The starting point for this naval oriented briefing is the widely reported incident between a U.S. Navy destroyer and a lightly armed Russian navy intelligence reconnaissance ship somewhere in “northern Arabian Sea”. The U.S. Fifth Fleet alleged that on January 9, a Russian Navy ship ‘Ivan Khurs’ (AGI),“aggressively approached” USS Farragut, an Arleigh Burke DDG (guided missile destroyer), “conducting routine operations in the North Arabian Sea”, (in the words of the U.S. Navy press release). Subsequently, Moscow dismissed Washington’s claims.

Note the tone of stating “aggressively approached”, not really a nuanced interpretation of events. What wasn’t mentioned the likelihood that this took place not far from the carrier, ‘USS Harry S. Truman’. No context whatsoever was provided by authorities on this incident. A classic example of a specific event being framed without any further details as to why and how it happened. Nothing mentioned on what took place before the video snippets that don’t make much sense. What is the wider context to this incident? (More on this specific incident later on in this article).

Without getting into details on the well-publicised Iran / U.S. tensions and U.S. naval deployment to the region, I would like to turn to other broader aspects touching upon the Russian naval presence in the region. In January, a series of articles appeared on the geopolitical aspects of the Indian Ocean, such as this on China’s increased presence , “the Russians are coming”, and this that gives an all-round Indian focused overview. Taking an excerpt from the latter:

During the unipolar moment from 1991 till 2010s, Washington still felt comfortable in its position; however, over the last few years, the situation has changed dramatically.”

The most recent element in the turning point that shows the dramatic change would certainly be the late December trilateral naval exercise between Russia, Iran & China. The high-profile, three-day naval exercise took place in the Indian Ocean and Gulf of Oman and Arabian Sea. Although not a major strategic exercise, the naval drills conveyed a slight political undertone, particularly with the presence of the Chinese Navy. China’s regional policy remains the same, to engage with all countries in a cautious and balanced manner. This is reflected by the fact the PLAN also held joint naval exercises with Saudi Arabia in November 2019, with the practically the same theme of enhancing maritime security.

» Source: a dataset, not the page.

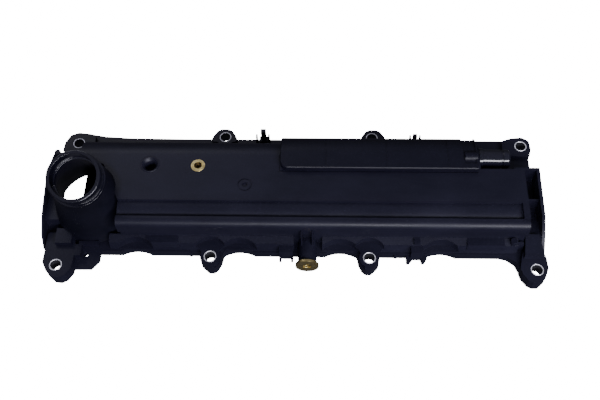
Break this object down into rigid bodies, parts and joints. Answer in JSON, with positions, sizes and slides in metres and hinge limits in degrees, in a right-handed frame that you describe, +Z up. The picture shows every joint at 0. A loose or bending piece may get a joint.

The Pentagon’s plan for continued domination of the sea lanes of the Indian Ocean as per Mahan Doctrine in a unipolar world, is started to be eroded by the presence of the Chinese People’s Liberation Army Navy, (PLAN). On paper, the numbers involved is very small compared to the overall U.S. Navy presence in the region. Yet, Chinese encroachment into a space seen by Washington as their turf is already enough of an issue to warrant increased attention in recent years. So far, this has resulted in the creation of dedicated military structures, namely the Indo-Pacific Command, (USINDOPACOM) in 2018 and the release in June 2019 of a US military strategy report specifically on the region.

On top of all of Washington’s angst, is also the presence of the Russian Navy in the region. So, are the Russians just coming to the region now? No. The only noticeable change of recent is the taking part in multi-national exercises, (in Iran and South Africa) jointly with the Chinese.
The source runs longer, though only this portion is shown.